La démocratie a ses limites, ses règles et ses exigences. Mais en l’absence d’une quelconque expérience dans le domaine et de repères démocratiques, il est difficile d’aller de l’avant. Les revendications sont nombreuses, les attentes aussi. Ben Ali a malheureusement fait le vide autour de lui. L’opposition a toujours existé mais sans grand effet. Plutôt connue à l’étranger qu’à l’intérieur du pays elle ne bénéficie que d’un semblant de légitimité venu d’ailleurs. Banalisé, stigmatisé, traqué, harcelé, peu connu auprès du grand nombre, le militantisme tunisien, qui a pourtant tout donné à son corps défendant pour montrer le vrai visage du pays pendant la dictature, n’a hélas que très peu de poids auprès de l’opinion publique.
Un exemple parmi tant d’autres: le très médiatique exilé en France Moncef Marzouki a été à son retour conspué et chassé de Kasserine, le lieu du départ de la révolution et à la Kasbah au fief du gouvernement.
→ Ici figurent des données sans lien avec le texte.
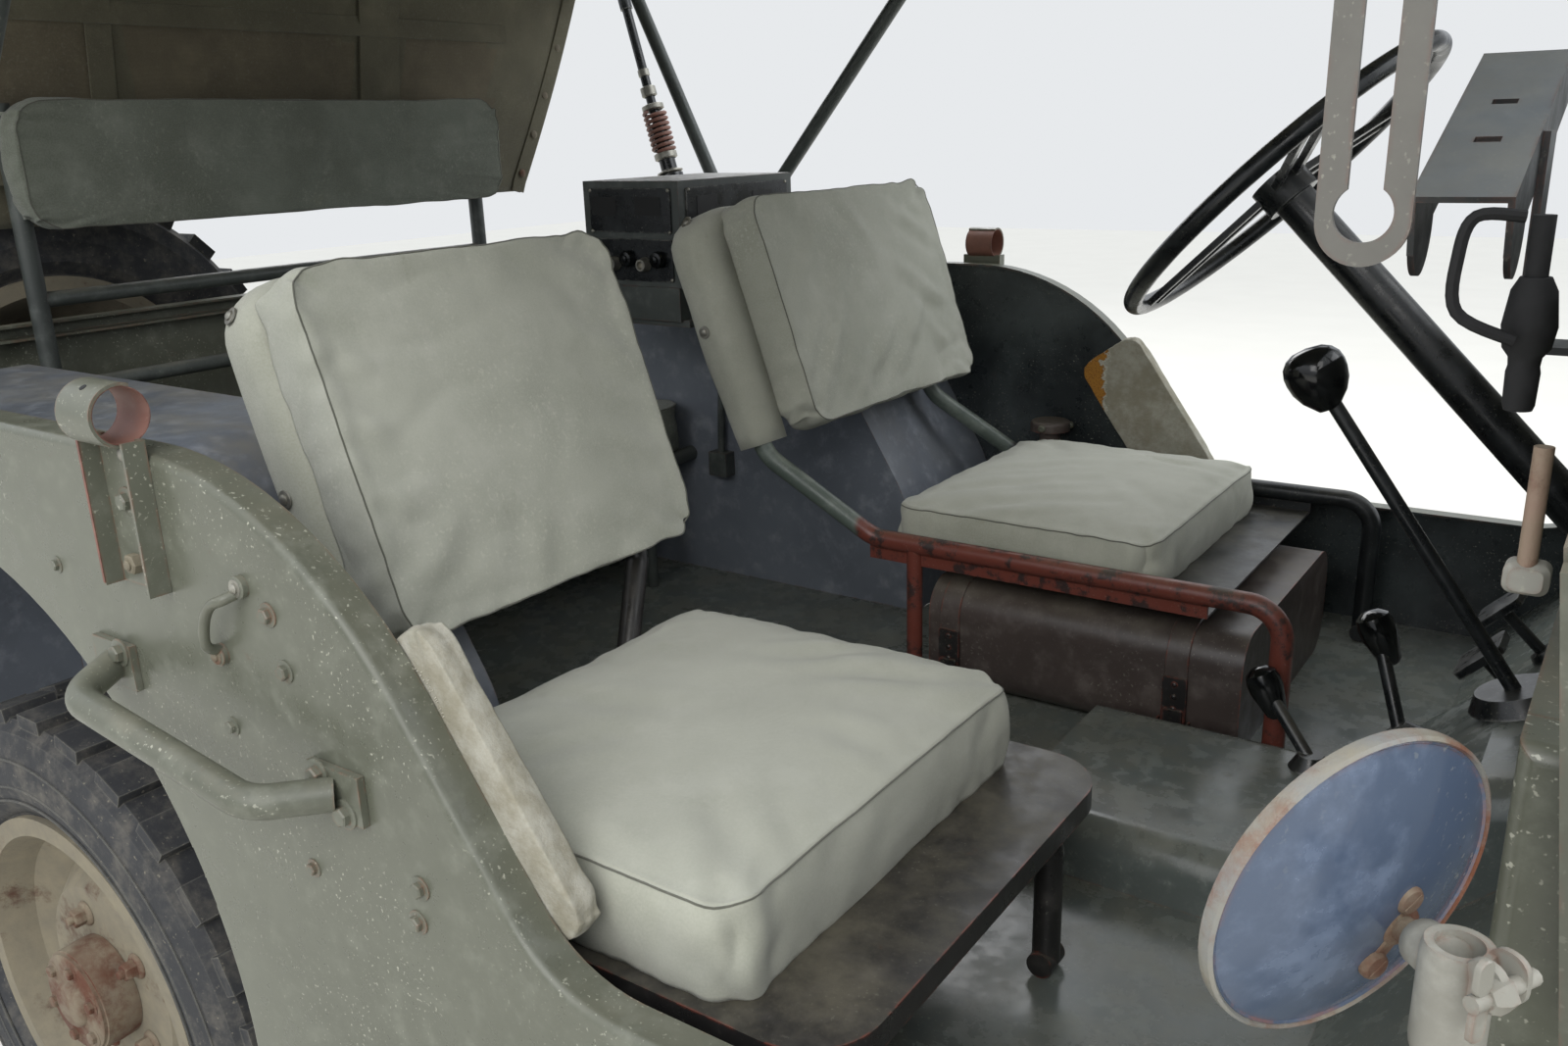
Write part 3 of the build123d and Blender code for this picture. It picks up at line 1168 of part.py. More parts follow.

Revenu au pays après un long exil, Marzouki – et il n’est pas le seul, il faut le noter – passe inaperçu. En Tunisie, il n’y a point de sondage politique. Et Marzouki ainsi que Ghanouchi, l’islamiste tant craint, passent pour des parias.
Absence de légitimité, manque de visibilité et l’adage nul n’est prophète en son pays trouvent tout leur sens dans ces deux cas. Ni l’un ni l’autre n’a une légitimité populaire et ne fédère aucun vrai consensus autour de leur personnalité auprès des tunisiens de l’intérieur.

Tout, tout de suite!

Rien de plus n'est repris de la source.